Supplied records:
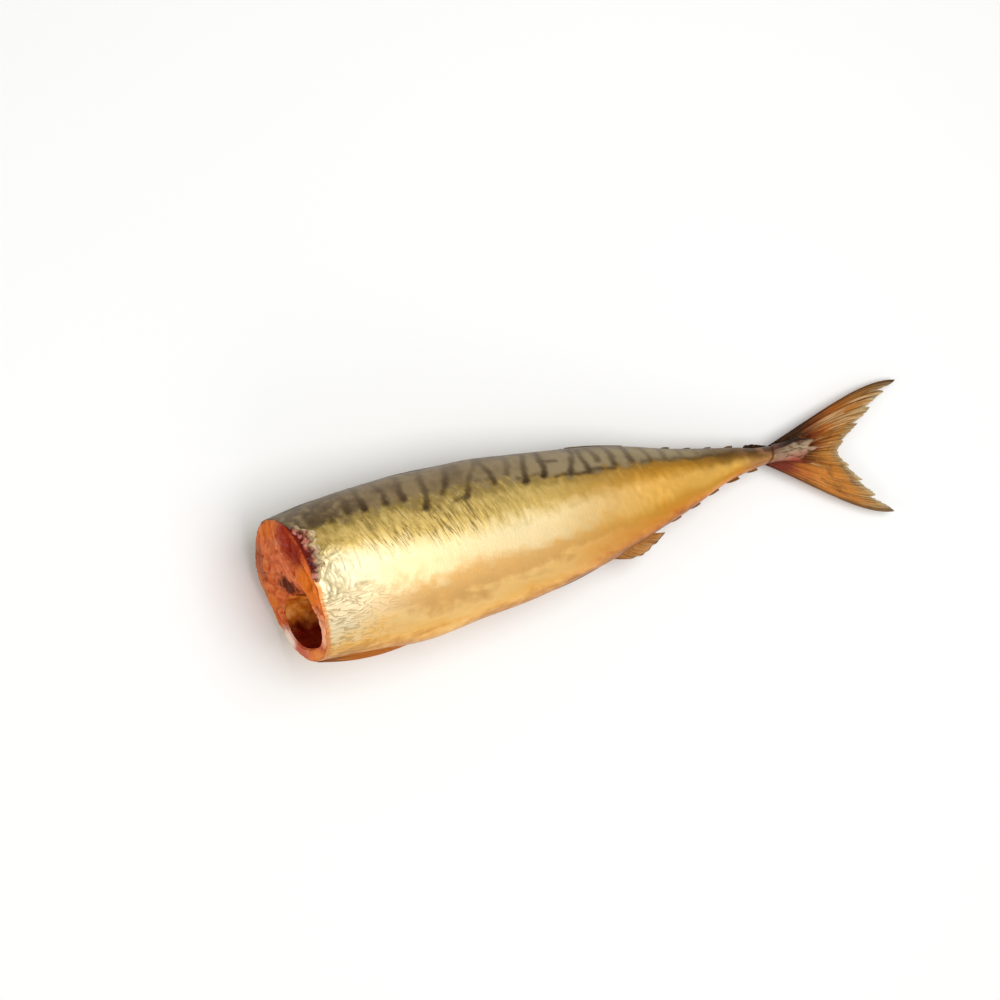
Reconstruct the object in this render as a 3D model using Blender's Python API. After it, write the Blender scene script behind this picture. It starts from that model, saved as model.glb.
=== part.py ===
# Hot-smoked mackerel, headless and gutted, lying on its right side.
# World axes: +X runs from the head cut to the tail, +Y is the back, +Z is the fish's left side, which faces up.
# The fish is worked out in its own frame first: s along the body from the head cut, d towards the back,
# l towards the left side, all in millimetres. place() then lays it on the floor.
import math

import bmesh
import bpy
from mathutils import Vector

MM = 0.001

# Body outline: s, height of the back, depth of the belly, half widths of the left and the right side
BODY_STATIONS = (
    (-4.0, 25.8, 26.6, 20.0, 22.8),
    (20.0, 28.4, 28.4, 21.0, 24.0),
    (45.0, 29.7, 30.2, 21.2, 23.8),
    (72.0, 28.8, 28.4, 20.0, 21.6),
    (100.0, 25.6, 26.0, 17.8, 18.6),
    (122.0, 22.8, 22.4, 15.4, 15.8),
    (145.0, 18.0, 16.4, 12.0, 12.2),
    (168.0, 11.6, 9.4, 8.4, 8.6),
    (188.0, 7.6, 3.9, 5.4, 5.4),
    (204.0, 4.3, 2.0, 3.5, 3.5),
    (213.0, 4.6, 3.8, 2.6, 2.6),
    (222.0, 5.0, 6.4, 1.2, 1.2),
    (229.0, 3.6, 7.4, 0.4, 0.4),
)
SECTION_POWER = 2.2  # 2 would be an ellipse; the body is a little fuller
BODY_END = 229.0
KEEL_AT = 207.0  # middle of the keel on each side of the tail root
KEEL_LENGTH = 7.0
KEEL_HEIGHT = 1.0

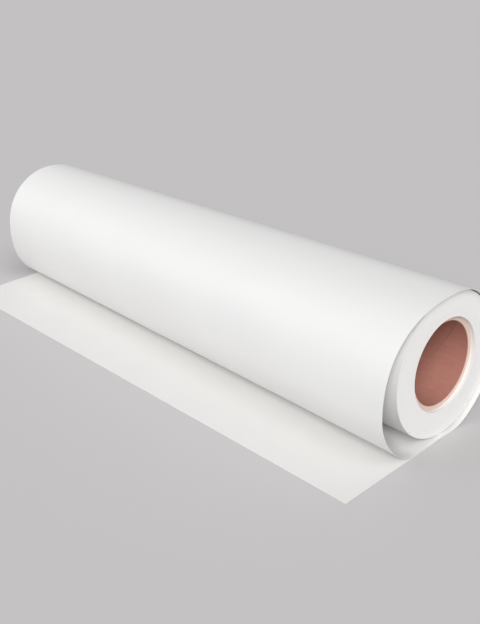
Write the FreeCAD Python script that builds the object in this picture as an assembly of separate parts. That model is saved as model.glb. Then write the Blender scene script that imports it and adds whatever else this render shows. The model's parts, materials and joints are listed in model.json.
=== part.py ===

Instructions to follow:
Scan the entries above for the word "that" and collect each line holding it.

Response to this task:
Reconstruct the object in this render as a 3D model using Blender's Python API. After it, write the Blender scene script behind this picture. It starts from that model, saved as model.glb.
Write the FreeCAD Python script that builds the object in this picture as an assembly of separate parts. That model is saved as model.glb. Then write the Blender scene script that imports it and adds whatever else this render shows. The model's parts, materials and joints are listed in model.json.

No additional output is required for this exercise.